Research was published this week showing that silk produced by transgenically engineered silkworms in the laboratory of Malcolm Fraser Jr., professor of biological sciences at University of Notre Dame, exhibits the highly sought-after strength and elasticity of spider silk. This stronger silk could possibly be used to make sutures, artificial limbs and parachutes.
The findings were published in the Proceedings of the National Academy of Sciences and highlighted for their breakthrough in the long search for silk with such mechanical properties. The manuscript was published after an in-depth peer review process, and was deemed by the publishers as a newsworthy article of the issue in which it appears, further indicating its relative importance to science and technology.

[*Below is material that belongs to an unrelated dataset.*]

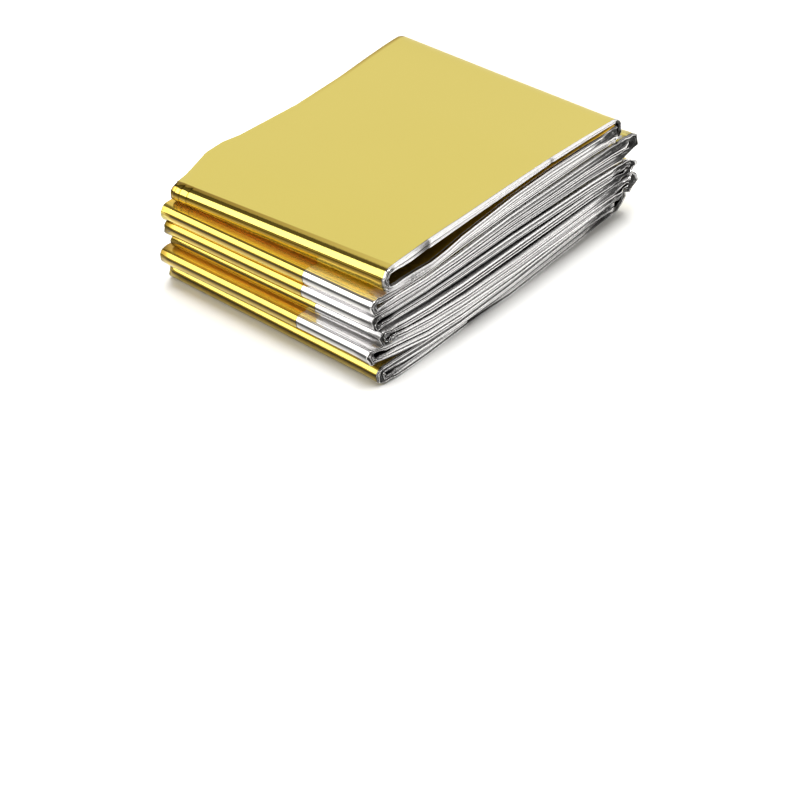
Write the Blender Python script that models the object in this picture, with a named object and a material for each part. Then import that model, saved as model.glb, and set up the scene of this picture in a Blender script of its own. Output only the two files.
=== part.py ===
"""Emergency foil blanket, folded flat as it comes out of its pouch.

A film sheet is pleated into a narrow strip, and the strip is then folded back and forth into
twelve layers. This file models the strip as one band that runs through the twelve layers.

Metres, +Z up. X runs along the layers: the noses, where the strip turns at the neat end, are at
-X, and the tails, where it turns at the ragged end, are at +X. The pleats' silver folds face the
front, -Y, and their gold folds face the back, +Y. The blanket rests on z = 0.
"""

import math
from collections import namedtuple

import bmesh
import bpy

MM = 0.001

# Driving sizes, in millimetres
STRIP_WIDTH = 89.0       # the sheet's 2.1 m, pleated 23.6 times
BAND = 2.4               # thickness of the pleated strip where it is pressed flat
MIDDLE_X = 63.34         # from the first nose to the middle of the pack
MIDDLE_Y = -1.99         # from the strip's centre line to the middle of the pack

# How finely the band is divided
RUN_STEPS = 11           # along a flat layer
TURN_STEPS = 7           # around a nose or a tail
WIDTH_STEPS = 14         # from the front edge to the back edge

# The height of each layer's middle above the rest, in millimetres, along the front and the back
# edge, at five places from the noses to the tails
Layer = namedtuple("Layer", "front back")
PLACES = (0.0, 0.18, 0.40, 0.70, 1.0)
LAYERS = {
    1: Layer((40.7, 41.0, 40.7, 40.1, 38.1), (37.3, 37.4, 37.0, 36.3, 35.4)),
    2: Layer((34.3, 32.7, 36.1, 37.2, 35.3), (33.4, 34.0, 33.8, 33.2, 32.3)),
    3: Layer((31.4, 30.0, 32.6, 33.7, 31.9), (30.3, 30.7, 30.5, 29.9, 29.1)),
    4: Layer((28.5, 27.3, 29.2, 30.1, 28.9), (27.0, 27.4, 27.3, 26.7, 26.0)),
    5: Layer((25.5, 24.2, 25.8, 26.6, 24.8), (24.1, 24.1, 23.9, 23.4, 22.9)),
    6: Layer((22.5, 21.0, 22.3, 22.9, 21.6), (21.1, 20.9, 20.6, 20.2, 19.7)),
    7: Layer((19.6, 17.8, 18.8, 19.3, 18.6), (18.4, 17.9, 17.4, 17.0, 16.5)),
    8: Layer((16.7, 14.6, 15.3, 15.7, 15.6), (15.6, 14.6, 14.0, 13.6, 13.4)),
    9: Layer((13.9, 11.4, 11.8, 12.2, 12.6), (12.9, 11.5, 10.8, 10.5, 10.4)),
    10: Layer((11.1, 8.2, 8.4, 8.6, 9.6), (10.0, 8.3, 7.6, 7.4, 7.4)),
    11: Layer((4.7, 4.6, 4.8, 5.0, 5.2), (4.6, 4.6, 4.5, 4.5, 4.4)),
    12: Layer((BAND / 2,) * 5, (BAND / 2,) * 5),
}

# Each turn of the strip: how far its outside reaches along X at the front and the back edge,
# how far it has slid along Y, its length as a share of its half height, and its waviness
Turn = namedtuple("Turn", "front back slide length wave")
TURNS = {
    "nose_1": Turn(0.7, -0.4, -2.7, 1.10, 0.05),
    "nose_2": Turn(-4.4, -3.3, -1.7, 1.25, 0.10),
    "nose_3": Turn(-4.2, -2.3, -1.7, 1.20, 0.12),
    "nose_4": Turn(-2.4, -0.1, -2.6, 1.15, 0.15),
    "nose_5": Turn(-6.4, -3.3, -0.1, 1.30, 0.15),
    "nose_6": Turn(-2.2, 1.6, 0.2, 1.20, 0.08),
    "tail_1": Turn(124.2, 124.6, -1.8, 1.00, 0.10),
    "tail_2": Turn(131.7, 129.4, -3.4, 1.60, 0.45),
    "tail_3": Turn(128.3, 127.3, -4.2, 1.50, 0.50),
    "tail_4": Turn(128.6, 128.2, -4.8, 1.50, 0.50),
    "tail_5": Turn(128.6, 123.4, -1.9, 1.00, 0.30),
}
NOSE, TAIL = -1, 1       # the side of the pack that a turn is on, which is its sign along X

# The two free ends of the strip lie inside the first and the last tail
FREE_ENDS = {
    2: Turn(117.6, 117.4, -3.4, 1.0, 0.3),
    11: Turn(116.4, 115.2, 0.6, 1.0, 0.3),
}

# The way the strip runs, from one free end to the other
ROUTE = (
    (2, "nose_1"), (1, "tail_1"), (3, "nose_2"), (4, "tail_2"), (5, "nose_3"), (6, "tail_3"),
    (7, "nose_4"), (8, "tail_4"), (9, "nose_5"), (10, "tail_5"), (12, "nose_6"), (11, None),
)

# Places where a layer's edge bulges out of the pack: where it does so along X, over what
# length, and how far at the front and at the back
Bulge = namedtuple("Bulge", "layer at spread front back")
BULGES = (
    Bulge(1, 4.0, 8.0, 0.0, -0.9),
    Bulge(1, 26.5, 13.0, 0.0, 3.7),
    Bulge(1, 120.0, 30.0, 0.0, 2.9),
    Bulge(3, 70.0, 30.0, 0.4, 1.4),
    Bulge(4, 40.0, 25.0, 0.8, 0.6),
    Bulge(6, 95.0, 24.0, 0.3, 1.8),
    Bulge(8, 50.0, 30.0, 0.6, 1.5),
    Bulge(9, 85.0, 22.0, 0.4, 0.4),
    Bulge(10, 30.0, 20.0, 0.2, 1.6),
    Bulge(5, 40.0, 60.0, 0.7, 0.0),
    Bulge(6, 40.0, 60.0, 1.2, 0.0),
    Bulge(7, 40.0, 60.0, 2.1, 0.0),
    Bulge(8, 40.0, 60.0, 2.8, 0.0),
    Bulge(9, 40.0, 60.0, 3.6, 0.0),
    Bulge(10, 40.0, 60.0, 4.6, 0.0),
    Bulge(11, 40.0, 60.0, 5.0, 0.0),
    Bulge(12, 10.0, 36.0, 4.4, 0.6),
    Bulge(12, 78.0, 30.0, 3.8, 0.0),
    Bulge(12, 122.0, 28.0, -2.6, 0.9),
)


def between(front, back, across):
    """A value between the front edge, across = -1, and the back edge, across = 1."""
    return front + (back - front) * (across + 1) / 2


def turn_side(name):
    """Whether a turn is a nose or a tail."""
    return TAIL if name.startswith("tail") else NOSE


def smooth(values, along):
    """A height on the smooth line through the values at the five places."""
    last = len(PLACES) - 1
    index = max(number for number in range(last) if PLACES[number] <= max(0.0, along))
    slopes = []
    for number in (index, index + 1):
        before, after = max(number - 1, 0), min(number + 1, last)
        slopes.append((values[after] - values[before]) / (PLACES[after] - PLACES[before]))
    step = PLACES[index + 1] - PLACES[index]
    share = (along - PLACES[index]) / step
    rise = (values[index + 1] - values[index]) * share ** 2 * (3 - 2 * share)
    bend = share * (1 - share) * ((1 - share) * slopes[0] - share * slopes[1]) * step
    return values[index] + rise + bend


def layer_height(layer, along, across):
    """Height of a layer's middle, from along = 0 at the noses to 1 at the tails."""
    row = LAYERS[layer]
    return between(smooth(row.front, along), smooth(row.back, along), across)


def turn_reach(row, across):
    """How far along X a turn's outside reaches, with its waves."""
    waves = math.sin(7.3 * across + row.slide) + 0.6 * math.sin(13.1 * across + 2 * row.slide)
    return between(row.front, row.back, across) + row.wave * waves


def turn_centre(name, upper, lower, across):
    """Centre along X, centre height and half height of a turn of the strip's middle."""
    side = turn_side(name)
    along = (side + 1) / 2
    high = layer_height(upper, along, across)
    low = layer_height(lower, along, across)
    half = (high - low) / 2
    row = TURNS[name]
    centre = turn_reach(row, across) - side * row.length * (half + BAND / 2)
    return centre, (high + low) / 2, half


def bulge(layer, x, across):
    """How far a layer's edge stands out along Y at x."""
    out = 0.0
    for row in BULGES:
        if row.layer == layer:
            bell = math.exp(-((x - row.at) / row.spread) ** 2)
            edge = -row.front if across < 0 else row.back
            out += edge * bell * across ** 2
    return out


def run_end(layer, name, neighbour, across):
    """Where a layer's flat run ends along X, and its slide there."""
    if name is None:
        row = FREE_ENDS[layer]
        return turn_reach(row, across), row.slide
    upper, lower = min(layer, neighbour), max(layer, neighbour)
    return turn_centre(name, upper, lower, across)[0], TURNS[name].slide


class Run:
    """One flat layer of the strip, from the turn before it to the turn after it."""

    steps = RUN_STEPS

    def __init__(self, index):
        self.layer, self.after = ROUTE[index]
        self.heading = TAIL if index % 2 else NOSE
        self.before, self.previous, self.following = None, None, None
        if index > 0:
            self.previous, self.before = ROUTE[index - 1]
        if index + 1 < len(ROUTE):
            self.following = ROUTE[index + 1][0]

    def place(self, share, across, face):
        """A point of the run: share along it, across its width, on its face -1 or 1."""
        start, slide_in = run_end(self.layer, self.before, self.previous, across)
        end, slide_out = run_end(self.layer, self.after, self.following, across)
        x = start + (end - start) * share
        along = share if self.heading == TAIL else 1 - share
        height = layer_height(self.layer, along, across)
        slide = slide_in + (slide_out - slide_in) * share
        y = across * STRIP_WIDTH / 2 + slide + bulge(self.layer, x, across)
        return x, y, height + self.heading * face * BAND / 2


class Bend:
    """One turn of the strip, a nose or a tail, between two layers."""

    steps = TURN_STEPS

    def __init__(self, index):
        self.first, self.name = ROUTE[index]
        self.second = ROUTE[index + 1][0]
        self.side = turn_side(self.name)
        self.down = 1 if self.first < self.second else -1
        self.outside = self.side * self.down

    def place(self, share, across, face):
        """A point of the turn, as Run.place gives one. All its plies share one centre."""
        upper, lower = min(self.first, self.second), max(self.first, self.second)
        centre, middle, half = turn_centre(self.name, upper, lower, across)
        row = TURNS[self.name]
        radius = half + self.outside * face * BAND / 2
        angle = math.pi * share
        x = centre + self.side * row.length * radius * math.sin(angle)
        z = middle + self.down * radius * math.cos(angle)
        y = across * STRIP_WIDTH / 2 + row.slide
        edge = bulge(self.first, x, across) * (1 - share) + bulge(self.second, x, across) * share
        return x, y + edge, z


def stretches():
    """The strip's runs and bends, in order from one free end to the other."""
    pieces = []
    for index in range(len(ROUTE)):
        pieces.append(Run(index))
        if ROUTE[index][1] is not None:
            pieces.append(Bend(index))
    return pieces


def stations():
    """Where the band has a row of points: a stretch, and the share of it that is passed."""
    rows = []
    pieces = stretches()
    for piece in pieces:
        for step in range(piece.steps):
            rows.append((piece, step / piece.steps))
    rows.append((pieces[-1], 1.0))
    return rows


def foil_material():
    """Gold-coloured metal film."""
    material = bpy.data.materials.new("gold_film")
    material.use_nodes = True
    shader = material.node_tree.nodes["Principled BSDF"]
    shader.inputs["Base Color"].default_value = (0.71, 0.59, 0.14, 1.0)
    shader.inputs["Metallic"].default_value = 1.0
    shader.inputs["Roughness"].default_value = 0.22
    material.diffuse_color = (0.71, 0.59, 0.14, 1.0)
    return material


def foil_blanket():
    """The folded blanket: a flat band, given its thickness and then folded along the route."""
    rows = stations()
    shape = bmesh.new()
    bmesh.ops.create_grid(shape, x_segments=len(rows) - 1, y_segments=WIDTH_STEPS, size=1.0)
    raised = bmesh.ops.extrude_face_region(shape, geom=shape.faces[:])
    upper = [item for item in raised["geom"] if isinstance(item, bmesh.types.BMVert)]
    bmesh.ops.translate(shape, verts=upper, vec=(0.0, 0.0, 1.0))
    for corner in shape.verts:
        piece, share = rows[round((corner.co.x + 1) / 2 * (len(rows) - 1))]
        face = 1 if corner.co.z > 0.5 else -1
        x, y, z = piece.place(share, corner.co.y, face)
        corner.co = ((x - MIDDLE_X) * MM, (y - MIDDLE_Y) * MM, z * MM)
    bmesh.ops.triangulate(shape, faces=shape.faces[:])
    bmesh.ops.recalc_face_normals(shape, faces=shape.faces[:])
    mesh = bpy.data.meshes.new("foil_blanket")
    shape.to_mesh(mesh)
    shape.free()
    mesh.materials.append(foil_material())
    blanket = bpy.data.objects.new("foil_blanket", mesh)
    bpy.context.scene.collection.objects.link(blanket)
    return blanket


def main():
    for item in list(bpy.data.objects):
        bpy.data.objects.remove(item, do_unlink=True)
    foil_blanket()


main()
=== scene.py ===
"""Emergency foil blanket, folded flat: the film itself, with its pleats, folds and creases.

The film is one thin sheet, gold on one side and silver on the other. It is pleated across its
width into a narrow strip, and the strip is folded back and forth into twelve layers, as the
solid of the frame has them. Metres, +Z up; tables are in millimetres.
"""

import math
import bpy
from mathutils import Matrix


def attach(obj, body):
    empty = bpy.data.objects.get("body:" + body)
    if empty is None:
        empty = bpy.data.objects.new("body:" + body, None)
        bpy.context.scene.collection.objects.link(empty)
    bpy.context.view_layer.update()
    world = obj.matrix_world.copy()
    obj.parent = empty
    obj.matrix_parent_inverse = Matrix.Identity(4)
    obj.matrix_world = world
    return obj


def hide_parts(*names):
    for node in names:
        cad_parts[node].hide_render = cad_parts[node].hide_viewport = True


bl_info = {
    "name": "Folded foil blanket",
    "version": (1, 0, 0),
    "blender": (4, 5, 0),
    "location": "3D View > Sidebar > Foil blanket",
    "description": "Makes a folded foil blanket from its film, and a studio stage for it",
    "category": "Object",
}

from collections import namedtuple

import bmesh
import bpy
from mathutils import Vector, noise

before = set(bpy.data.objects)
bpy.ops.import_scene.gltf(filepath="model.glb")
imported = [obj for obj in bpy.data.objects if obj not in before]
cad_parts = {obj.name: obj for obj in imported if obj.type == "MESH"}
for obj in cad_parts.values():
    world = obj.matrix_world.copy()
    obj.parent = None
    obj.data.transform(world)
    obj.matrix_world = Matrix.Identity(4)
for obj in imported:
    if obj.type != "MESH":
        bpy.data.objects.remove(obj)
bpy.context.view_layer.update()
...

"It's something nobody has done before," Fraser says. The project, which used Fraser's piggyBac vectors to create transgenic silkworms with both silkworm and spider silk proteins, was a collaboration of his laboratory with Donald Jarvis and Randolph Lewis at the University of Wyoming. Jarvis' lab made the transgene plasmids, while Fraser's lab made the transgenic silkworms and Lewis' lab analyzed the fiber from the silkworms. Results showed that the fibers were tougher than typical silkworm silk and as tough as dragline silk fibers produced by spiders, demonstrating that silkworms can be engineered to produce such improved fibers.